Everyone is starting to realize they've paid good money to watch what amounts to a peephole into a YMCA locker room. They're all pretty drunk by now. They've split into camps – Mayweather's so-called Money Team or Pacquiao's church mixer.

Out in the big world, everyone is turning against Mayweather. In Vegas, he's still been the favourite up until now. The sort of people who are going to pay this kind of money and put up with this kind of hassle prefer anti-heroes. They didn't come here to get blind drunk and then root for human decency and all of us holding hands across the world.

Pacquiao appears buoyant, a feeling that works its way through the crowd like a contagion. He comes out grinning and primping. He is, in the best sense of the word, unsophisticated. So are the fans.

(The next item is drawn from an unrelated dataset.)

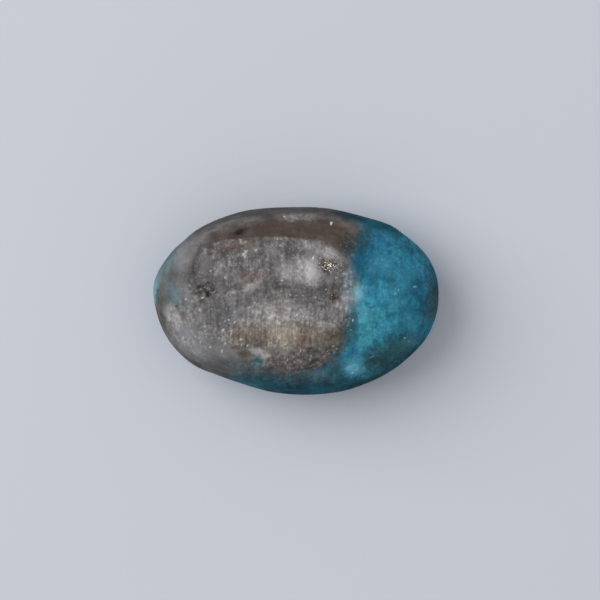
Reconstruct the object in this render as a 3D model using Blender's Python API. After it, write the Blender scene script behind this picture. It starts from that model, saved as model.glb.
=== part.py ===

For all the tension out in the city, there's been almost none between these two fighters. They're flanked by four ring girls. The women have six inches on either man. It's an almost comic effect. This whole thing makes you a little delirious.

At the stare-down that follows the weighing, Pacquiao says "Thank you" to Mayweather.

What were you thanking him for?

"Thanking him for the fact that the fight, it will happen."

Did you say anything back?

"No," Mayweather said with a bit of a "duh" inflection in his voice.

As they lock eyes, Pacquiao keeps slipping into a childish smirk. He turns away and points toward the back of his T-shirt: "All glory and honour belongs to God." The yahoos up in the stands can't be seen going against God. So they roar.

Mayweather looks up and shakes his head in frustration. He's lost the lead-in. Now he may be losing the crowd.

They began spilling back out into the casino, which is already too full. They're chanting "Manny, Manny." Most of them are not the sort of people Pacquiao would enjoy spending much time with and vice versa.

They're all off to get up to no good. A lot of them won't sleep tonight. As a result, nor will the rest of us. It's going to be a cancel-all-police-leaves sort of night in Las Vegas. It's going to be bedlam.

Outside, it's midafternoon. In here, it's midnight forever.